New York City has had some colorful nicknames over the years—from Gotham and the Empire City in the 19th century to the Big Apple in the 1920s jazz era.
But the “Fun City” moniker of the 1960s and 1970s?
The term was supposed to be a joke, a take on a phrase used by Mayor John Lindsay during a 1966 interview with sports journalist Dick Schaap, who was then a metro columnist with the New York Herald Tribune.
“Soon after the city was crippled by a transit strike on Mayor John V. Lindsay’s first day in office in 1966, Mr. Lindsay was asked if he was still happy to be the mayor,” wrote the New York Times in Schaap’s obituary in 2001, recounting how the nickname was coined.
Lindsay responded, “I still think it’s a fun city.”
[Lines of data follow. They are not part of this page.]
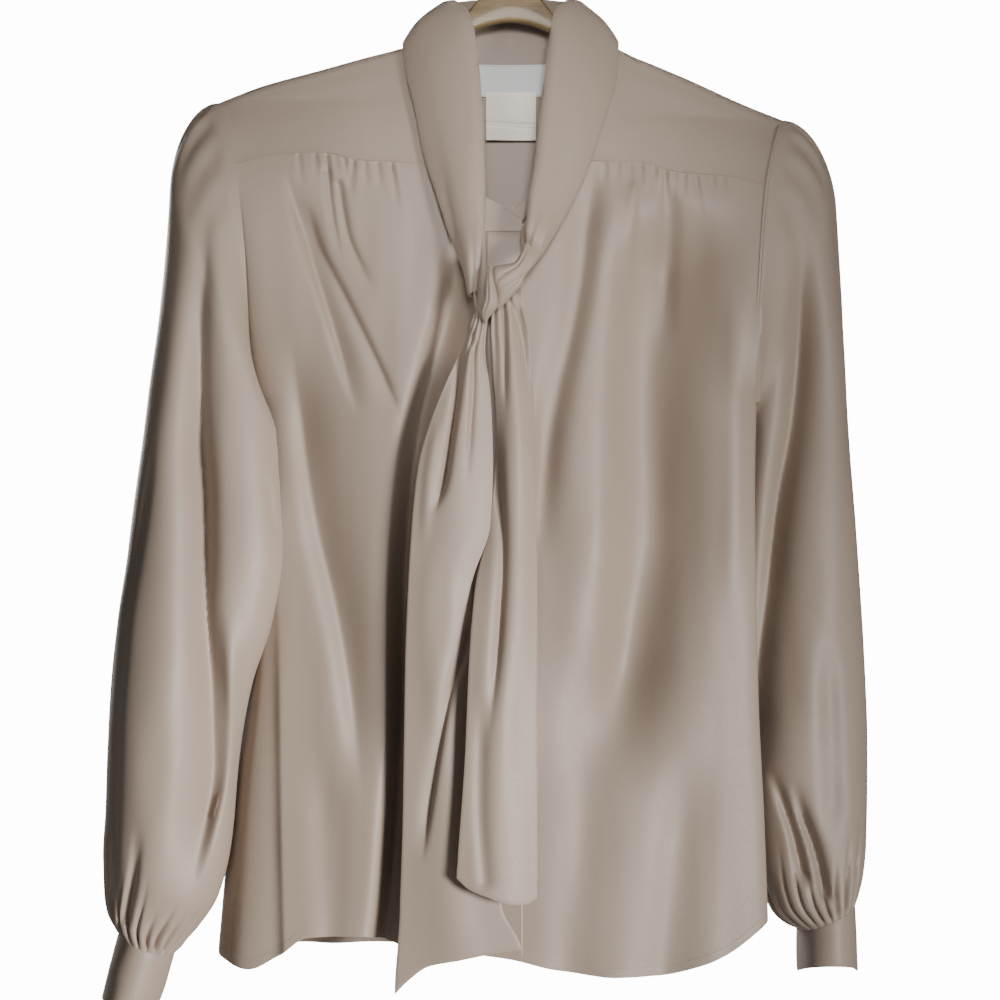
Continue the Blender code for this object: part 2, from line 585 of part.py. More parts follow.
def front(name, side, folds, gathers, seam_columns):
    seam = yoke_seam_points(side)
    order = np.argsort(seam[:, 0])
    neck_x, tip_x = seam[0, 0], seam[-1, 0]
    neck_columns = np.linspace(FRONT_MIDDLE_X, neck_x, NECK_EDGE_COLUMNS + 1)[:-1]
    top_x = np.concatenate([neck_columns, seam_columns(neck_x, tip_x)])
    on_seam = np.abs(top_x) >= abs(neck_x) - 1e-6
    top_z = np.where(on_seam, np.interp(top_x, seam[order, 0], seam[order, 2]),
                     np.minimum(neckline_z(top_x), seam[0, 2]))
    steps = np.arange(FIRST_ARMHOLE_STEP, AROUND // 2 + 1)
    edge_z = np.concatenate([[top_z[-1]], armhole_level(side, steps), LOWER_LEVELS])
    hem_z = float(read(HEM_FRONT, "z", "x", side * 1000.0))
    level = np.append((top_z[-1] - edge_z) / (top_z[-1] - hem_z), 1.0)
    cols = len(top_x)
    grid = np.zeros((len(level), cols, 3))
    share = (top_x - FRONT_MIDDLE_X) / (tip_x - FRONT_MIDDLE_X)
    for r, t in enumerate(level):
        z = top_z + (read(HEM_FRONT, "z", "x", top_x) - top_z) * t
        for _ in range(5):
            edge_x = edge_xy(side, z, -1)[0]
            x = FRONT_MIDDLE_X + (edge_x - FRONT_MIDDLE_X) * share
            z = top_z + (read(HEM_FRONT, "z", "x", x) - top_z) * t
            if r == 0:
                x, z = top_x, top_z
        grid[r] = np.stack([x, body_y(x, z, side, -1), z], axis=1)
    normal = surface_normals(grid, np.broadcast_to([0.0, -1.0, 0.0], grid.shape))
    normal[0] = without(normal[0], 2)
    normal[:, -1] = without(normal[:, -1], 0)
    below_underarm = grid[:, -1, 2] < UNDERARM_Z + 1
    normal[below_underarm, -1] = (side, 0.0, 0.0)
    x, z = grid[..., 0], grid[..., 2]
    room = ease((np.abs(edge_xy(side, z, -1)[0]) - np.abs(x)) / 14.0)
    push = fold_depth(folds, x, z) + gather_depth(gathers, x, z, top_z[None, :])
    under_placket = ease((np.abs(x - FRONT_MIDDLE_X) - 16.0) / 12.0)
    grid[..., 1] += push * room * under_placket
    grid[0, :, 2] -= np.where(on_seam, SEAM_GAP / 2, SEAM_GAP)
    grid[:, 0, 0] += side * SEAM_GAP / 2
    grid[~below_underarm, -1, 0] -= side * SEAM_GAP / 2
    grid[below_underarm, -1, 1] -= SEAM_GAP / 2
    grid[np.argmax(below_underarm), -1] -= (side * SEAM_GAP, 0.0, SEAM_GAP)
    return wall(name, grid, grid - normal * WALL, "cloth")


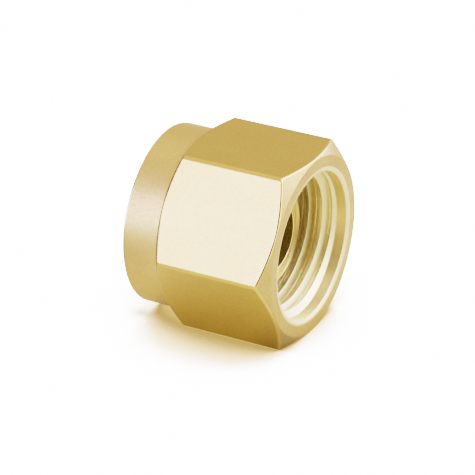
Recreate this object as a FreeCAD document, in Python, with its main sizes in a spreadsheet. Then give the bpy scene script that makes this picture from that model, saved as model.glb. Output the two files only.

Schaap put the term in his column, using it “as an affectionate, if snide, gibe at the overwhelmed city,” stated the Times.
The phrase caught on with New Yorkers, who were unimpressed with the new mayor’s upbeat tone in a metropolis that over the next four years would endure a sanitation strike, a teacher walkout, a crippling blackout, and increasing financial distress.
Soon, the nickname was emblazoned on Times Square strip club marquees, city bus ads, and even on Broadway, where a short-lived play starring Joan Rivers debuted in 1972 (and closed a week later).
The term has mostly disappeared today—though a few critics dubbed Mayor Bloomberg’s New York of the early 2000s the “no-fun city.”
But we still have Fun City Tattooing on St. Marks Place near Avenue A, going strong since the height of the Fun City era in 1976!
[Second photo: Fun City Peep Shows circa 1988: Michael Horsley/Flickr; third photo: playbill.com; fourth photo: unknown source]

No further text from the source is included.